Edna Clarke Hall (1879–1979) was a watercolour artist, etcher, lithographer and draughtsman who is mainly known for her many illustrations to Wuthering Heights by Emily Brontë.

Born Edna Waugh in Shipbourne, she was the tenth child of the philanthropist Benjamin Waugh, who, with William Clarke Hall (1866–1932), founded the National Society for the Prevention of Cruelty to Children (NSPCC). In 1881, the Waughs moved to Southgate, and in 1889, after her father resigned the ministry to dedicate himself to the NSPCC, the family settled in St Albans, Hertfordshire.

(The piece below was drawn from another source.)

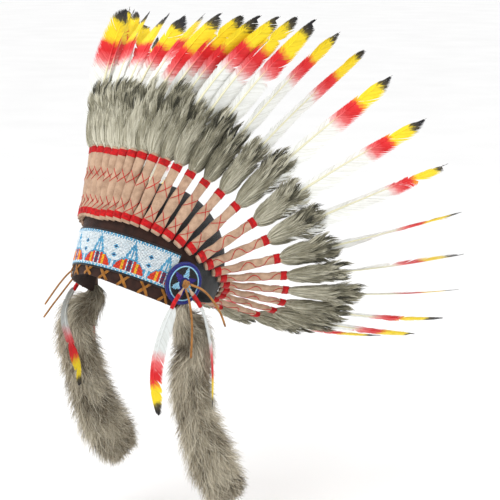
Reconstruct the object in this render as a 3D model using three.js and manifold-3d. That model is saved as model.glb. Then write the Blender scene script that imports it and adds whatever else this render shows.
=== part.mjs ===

The young Edna Waugh showed an early talent for drawing. When she was fourteen, Clarke Hall arranged for her to enter the Slade School of Art. Whilst there, Edna was taught by Henry Tonks, "the most renowned and formidable teacher of his generation". She studied alongside Gwen and Augustus John, Ida Nettleship, Ambrose McEvoy and Albert Rutherston, and made many drawings and etchings of her new friends. She won many prizes and certificates for her drawings and in 1897 was awarded a Slade scholarship. Although a couple of oil paintings, painted under Gwen John's guidance, exist, Edna's favoured medium as a painter was watercolour.

The 19-year-old Edna married Clarke Hall on 22 December 1898. Although he had previously encouraged and supported his wife's studies, there were tensions between Edna's artistic ambitions and her husband's expectation that she conform to a traditional wifely role. For the next two decades, Edna Clarke Hall's art became a very personal activity only shared with close friends and occasionally shown in group exhibitions. Shortly after their marriage, the Clarke Halls rented a sixteenth-century house called 'Great Tomkins' on Upminster Common. This house reminded Edna of Wuthering Heights by Emily Brontë, inspiring the first of the many illustrations of scenes from the novel that she would create. For the rest of her artistic life Clarke Hall added to the Wuthering Heights drawings and etchings during periods of emotional crisis. They portrayed scenes such as the distraught Catherine crying for the absent Heathcliff and Heathcliff supporting the dying Catherine. One of her drawings of the latter scene was inscribed with the quote ‘Let me alone! If I've done wrong, I'm dying for it'.